- **Set problem**: Quote only the lines from the top of the listing below down to and including the line with "# A panel is".

- **Recorded data**:
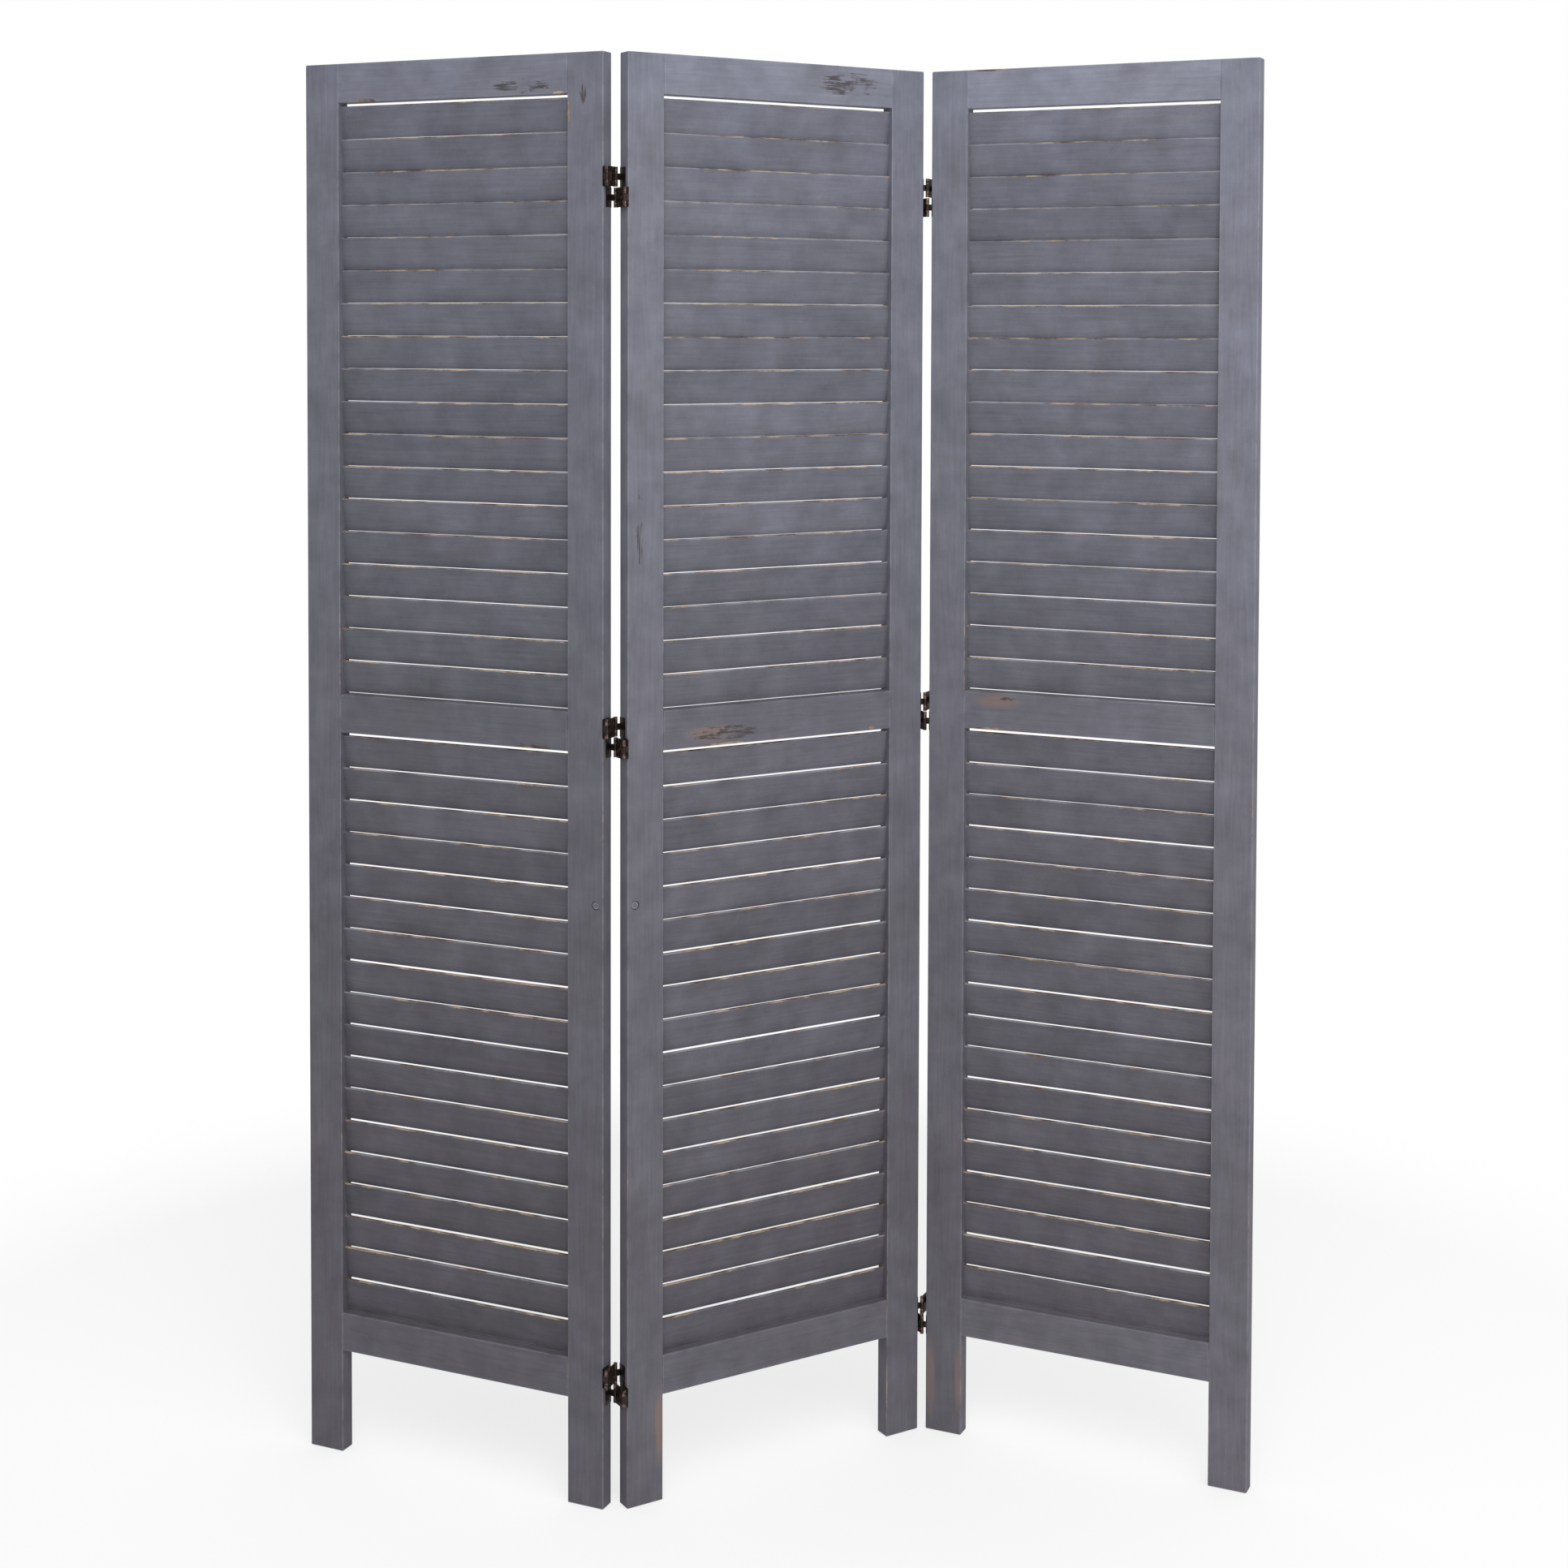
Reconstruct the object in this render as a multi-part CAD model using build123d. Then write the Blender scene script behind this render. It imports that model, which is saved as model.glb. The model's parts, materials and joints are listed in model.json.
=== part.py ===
from build123d import *
from math import sin
import os

# A folding screen of three louvred wooden panels that stand in a zigzag. All sizes are in millimetres.
# +Z is up and the fronts face -Y. The origin is on the floor, below the middle of the whole box.
# A panel is drawn with x from its left end, y from its front face to its back and z up from the floor.

# Sizes of a panel
panel_height = 1700.0
panel_width = 410.0
thickness = 20.0
member_width = 47.0
foot_height = 126.0
outer_round = 1.5
inner_round = 0.8
rail_top_round = 2.5
rail_bottom_round = 1.0
foot_bevel = 0.6

# Slats, fitted by hand, so each sits a little above or below its even place
slats_per_field = 18
slat_pitch = 39.5
slat_board = 39.4
slat_thickness = 3.2
slat_round = 0.6
slat_tilt = 8.5
groove_depth = 6.0
first_slat_gap = 4.0
unevenness = {"upper": 0.12, "lower": 0.35}
unevenness_step = 2.4
panel_phase = {"left": 0.3, "middle": 1.7, "right": 3.1}
field_phase = {"upper": 0.9, "lower": 0.0}

# Dowels between rails and stiles
dowel_radius = 4.0
dowel_length = 40.0
dowel_offset = 12.0

# Folds in plan: the panels stand apart by the gap, and each pivot lies just outside a face
panel_gap = 10.0
pivot_offset = 1.0
middle_turn = 30.8
left_fold_turn = 55.2
right_fold_turn = 55.9

# Two-way hinges
hinge_levels = {"top": 1545.0, "mid": 907.0, "bottom": 144.0}
hinge_height = 47.0
half_gap = 1.2
sheet = 1.2
leaf_step = 6.0
leaf_corner = 1.0
knuckle_radius = 2.3
knuckle_gap = 0.2
window_reach = 4.4
window_corner = 1.8
pin_radius = 1.2
running_clearance = 0.06

# Screws of the hinges: distance from the front face and height above the hinge's middle
leaf_screws = ((6.5, 17.5), (9.5, 6.0))
screw_head_radius = 2.5
screw_shank_radius = 1.25
screw_length = 13.0
screw_tip = 2.5
recess_length = 2.8
recess_width = 0.7
recess_depth = 0.6

# Large screws in sunk seats beside the left fold
sunk_screw_height = 711.6
sunk_screw_inset = 10.0
sunk_seat_radius = 5.2
sunk_head_radius = 4.7
sunk_head_depth = 1.0
sunk_head_thickness = 1.6
sunk_head_bevel = 0.5
sunk_shank_radius = 2.0
sunk_shank_length = 12.0
sunk_recess_length = 5.0
sunk_recess_width = 1.1
sunk_recess_depth = 0.9

# Worked out from the sizes above
inner_width = panel_width - 2 * member_width
field_height = (panel_height - foot_height - 3 * member_width) / 2
rail_bottoms = {
    "bottom": foot_height,
    "mid": foot_height + member_width + field_height,
    "top": panel_height - member_width,
}
field_tops = {"upper": rail_bottoms["top"], "lower": rail_bottoms["mid"]}
front_pivot = -pivot_offset
back_pivot = thickness + pivot_offset
end_face = panel_gap / 2
half_base = half_gap / 2
half_height = (hinge_height - half_gap) / 2
knuckle_height = (half_height - 2 * knuckle_gap) / 3
leaf_knuckle_base = half_base + knuckle_height + knuckle_gap


def box_between(low, high):
    size = [b - a for a, b in zip(low, high)]
    return Pos(*low) * Box(*size, align=Align.MIN)


def upright(radius, height, y, z):
    return Pos(0, y, z) * Cylinder(radius, height, align=(Align.CENTER, Align.CENTER, Align.MIN))


def turned_about(x, y, angle):
    return Pos(x, y, 0) * Rot(0, 0, angle) * Pos(-x, -y, 0)


# Wooden pieces of a panel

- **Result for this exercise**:
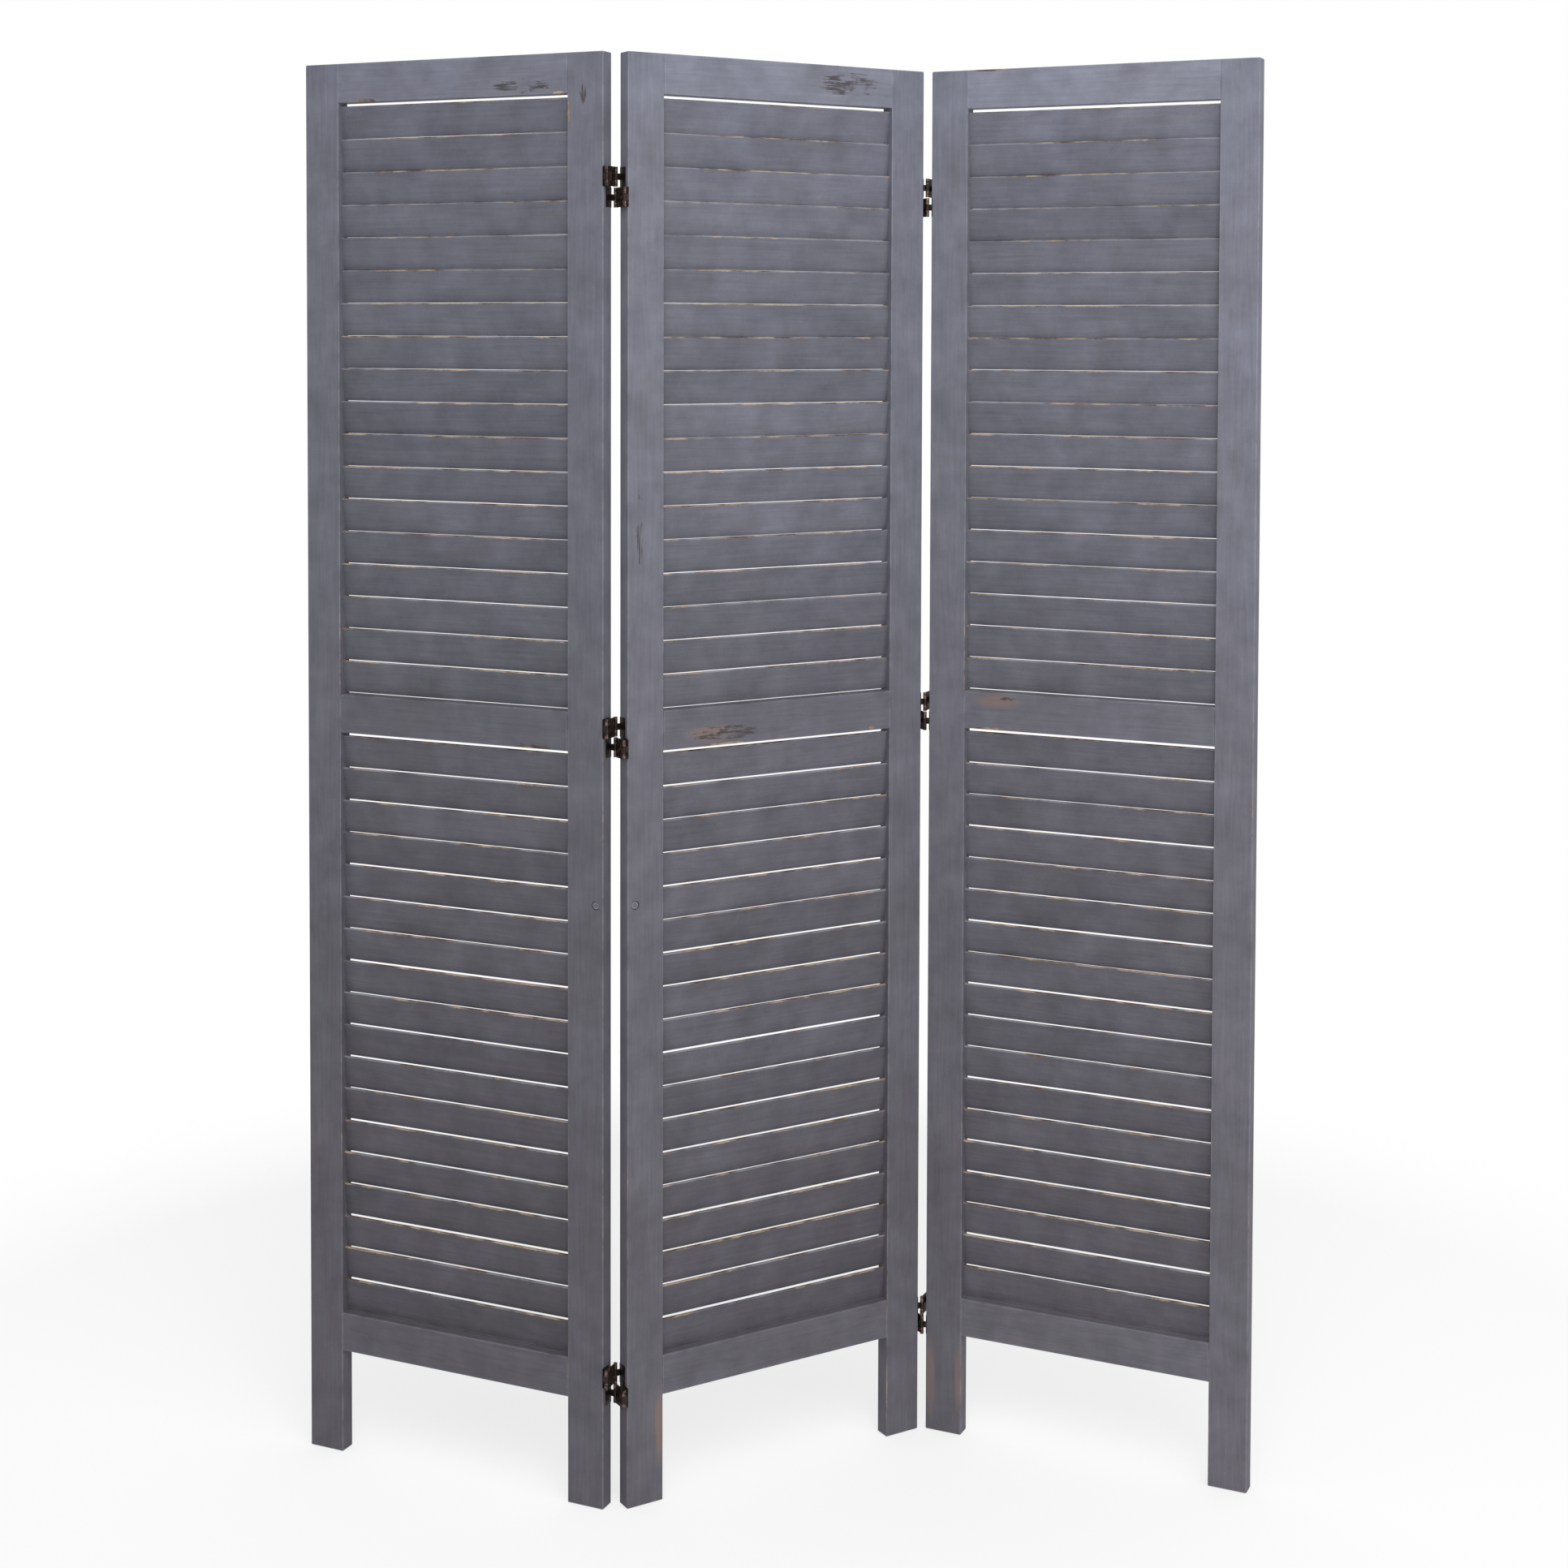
Reconstruct the object in this render as a multi-part CAD model using build123d. Then write the Blender scene script behind this render. It imports that model, which is saved as model.glb. The model's parts, materials and joints are listed in model.json.
=== part.py ===
from build123d import *
from math import sin
import os

# A folding screen of three louvred wooden panels that stand in a zigzag. All sizes are in millimetres.
# +Z is up and the fronts face -Y. The origin is on the floor, below the middle of the whole box.
# A panel is drawn with x from its left end, y from its front face to its back and z up from the floor.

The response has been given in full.